## [Task details]
In the records below, pick out all lines containing the word "Blender".

## [Stored data]

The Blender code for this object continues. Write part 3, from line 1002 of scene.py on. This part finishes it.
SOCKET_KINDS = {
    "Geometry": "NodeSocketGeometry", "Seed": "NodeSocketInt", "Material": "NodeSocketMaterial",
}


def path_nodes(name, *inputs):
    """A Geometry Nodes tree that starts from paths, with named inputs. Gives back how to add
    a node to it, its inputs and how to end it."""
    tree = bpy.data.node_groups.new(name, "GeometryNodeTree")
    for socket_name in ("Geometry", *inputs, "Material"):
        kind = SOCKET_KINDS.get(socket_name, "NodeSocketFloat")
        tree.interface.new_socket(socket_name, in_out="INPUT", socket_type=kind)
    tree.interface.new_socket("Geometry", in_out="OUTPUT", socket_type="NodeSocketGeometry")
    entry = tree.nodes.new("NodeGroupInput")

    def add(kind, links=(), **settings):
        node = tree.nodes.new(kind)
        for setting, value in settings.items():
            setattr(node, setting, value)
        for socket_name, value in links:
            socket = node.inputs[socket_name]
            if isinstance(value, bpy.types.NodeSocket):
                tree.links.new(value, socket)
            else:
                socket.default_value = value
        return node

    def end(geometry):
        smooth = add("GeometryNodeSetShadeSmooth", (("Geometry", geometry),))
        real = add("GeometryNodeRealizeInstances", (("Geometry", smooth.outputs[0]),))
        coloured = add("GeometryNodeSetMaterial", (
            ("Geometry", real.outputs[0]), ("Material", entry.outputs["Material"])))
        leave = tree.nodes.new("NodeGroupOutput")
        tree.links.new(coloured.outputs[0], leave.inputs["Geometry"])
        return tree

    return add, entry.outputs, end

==

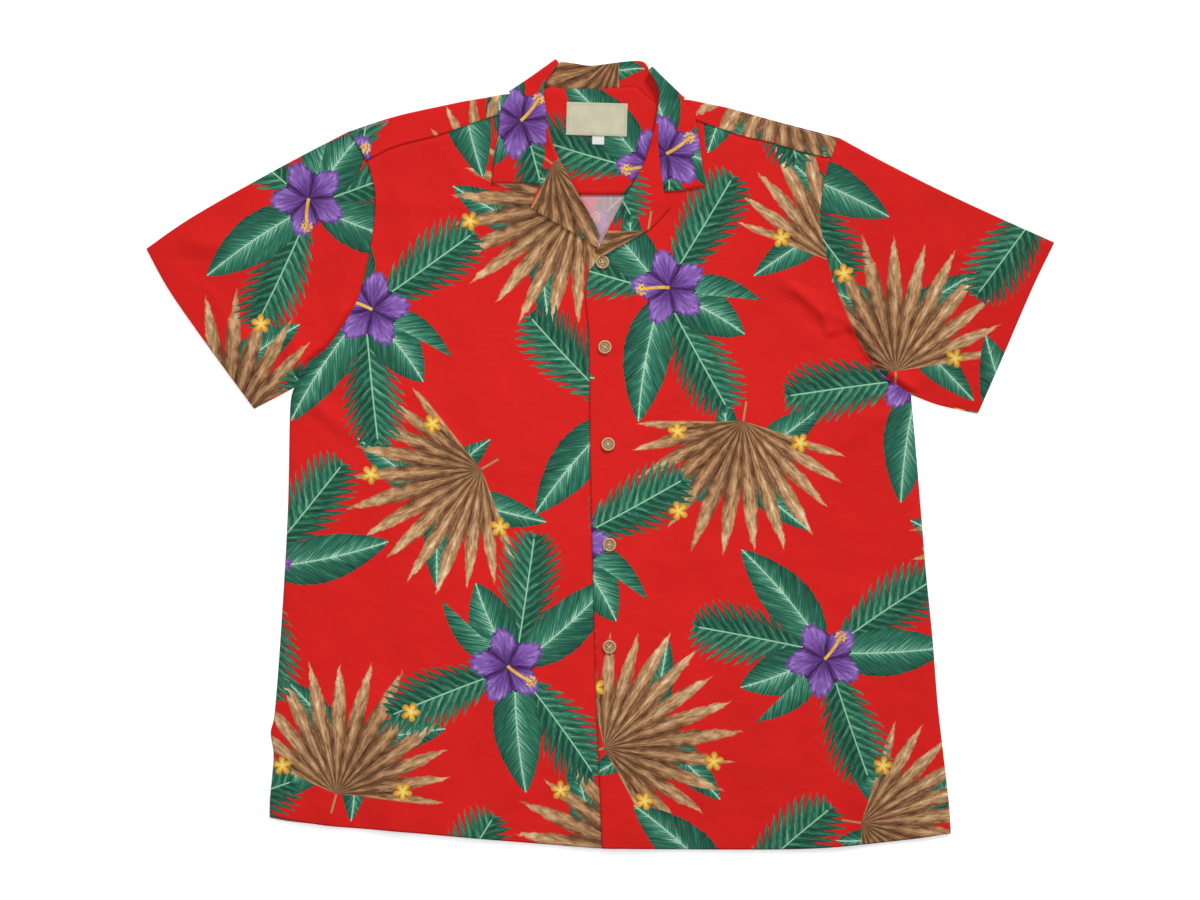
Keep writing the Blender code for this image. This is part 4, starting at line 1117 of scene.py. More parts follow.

## [The answer]
The Blender code for this object continues. Write part 3, from line 1002 of scene.py on. This part finishes it.
Keep writing the Blender code for this image. This is part 4, starting at line 1117 of scene.py. More parts follow.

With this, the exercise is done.